To solve the equations and determine the relationship between \(x\) and \(y\), we will follow these steps: ### Step 1: Solve the first equation for \(x\) The first equation is: \[ 2x^2 + 9x + 10 = 0 \] To solve this quadratic equation, we can factor it. We need to find two numbers that multiply to \(2 \times 10 = 20\) and add up to \(9\). The numbers \(4\) and \(5\) work since \(4 + 5 = 9\) and \(4 \times 5 = 20\). Now we can rewrite the equation: \[ 2x^2 + 4x + 5x + 10 = 0 \] Grouping the terms: \[ (2x^2 + 4x) + (5x + 10) = 0 \] Factoring out the common terms: \[ 2x(x + 2) + 5(x + 2) = 0 \] Now factor out \((x + 2)\): \[ (2x + 5)(x + 2) = 0 \] Setting each factor to zero gives us: 1. \(2x + 5 = 0 \Rightarrow x = -\frac{5}{2} = -2.5\) 2. \(x + 2 = 0 \Rightarrow x = -2\) So, the values of \(x\) are: \[ x_1 = -2.5 \quad \text{and} \quad x_2 = -2 \] ### Step 2: Solve the second equation for \(y\) The second equation is: \[ 4y^2 + 28y + 45 = 0 \] Again, we will factor this quadratic equation. We need two numbers that multiply to \(4 \times 45 = 180\) and add to \(28\). The numbers \(18\) and \(10\) work since \(18 + 10 = 28\) and \(18 \times 10 = 180\).

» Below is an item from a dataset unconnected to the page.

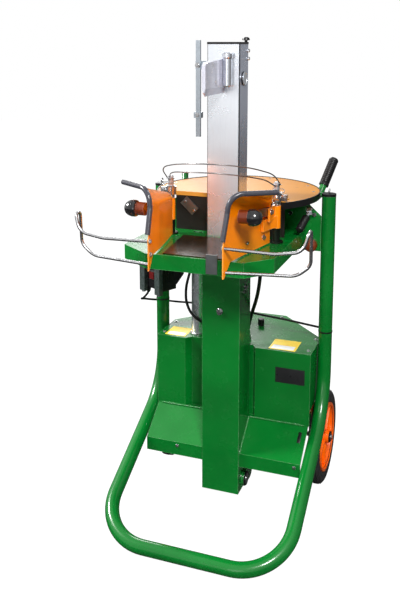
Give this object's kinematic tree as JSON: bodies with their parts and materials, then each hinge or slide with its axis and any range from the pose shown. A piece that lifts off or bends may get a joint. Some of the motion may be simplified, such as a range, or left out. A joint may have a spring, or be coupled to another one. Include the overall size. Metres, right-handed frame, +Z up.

Rewriting the equation: \[ 4y^2 + 18y + 10y + 45 = 0 \] Grouping the terms: \[ (4y^2 + 18y) + (10y + 45) = 0 \] Factoring out the common terms: \[ 2y(2y + 9) + 5(2y + 9) = 0 \] Now factor out \((2y + 9)\): \[ (2y + 9)(2y + 5) = 0 \] Setting each factor to zero gives us: 1. \(2y + 9 = 0 \Rightarrow y = -\frac{9}{2} = -4.5\) 2. \(2y + 5 = 0 \Rightarrow y = -\frac{5}{2} = -2.5\) So, the values of \(y\) are: \[ y_1 = -4.5 \quad \text{and} \quad y_2 = -2.5 \] ### Step 3: Compare the values of \(x\) and \(y\) Now we have the following values: - For \(x\): \(-2.5\) and \(-2\) - For \(y\): \(-4.5\) and \(-2.5\) We will analyze the relationships: 1. **If \(x = -2\) and \(y = -4.5\)**: - Here, \(-2 > -4.5\) (so \(x > y\)) 2. **If \(x = -2.5\) and \(y = -2.5\)**: - Here, \(x = y\) 3. **If \(x = -2.5\) and \(y = -4.5\)**: - Here, \(-2.5 > -4.5\) (so \(x > y\)) 4. **If \(x = -2\) and \(y = -2.5\)**: - Here, \(-2 > -2.5\) (so \(x > y\)) ### Conclusion From the comparisons, we can conclude: - In all cases except when \(x = y\), \(x\) is greater than \(y\). Thus, the final relationship can be summarized as: - \(x \geq y\) ### Final Answer The answer is that \(x\) is greater than or equal to \(y\). ---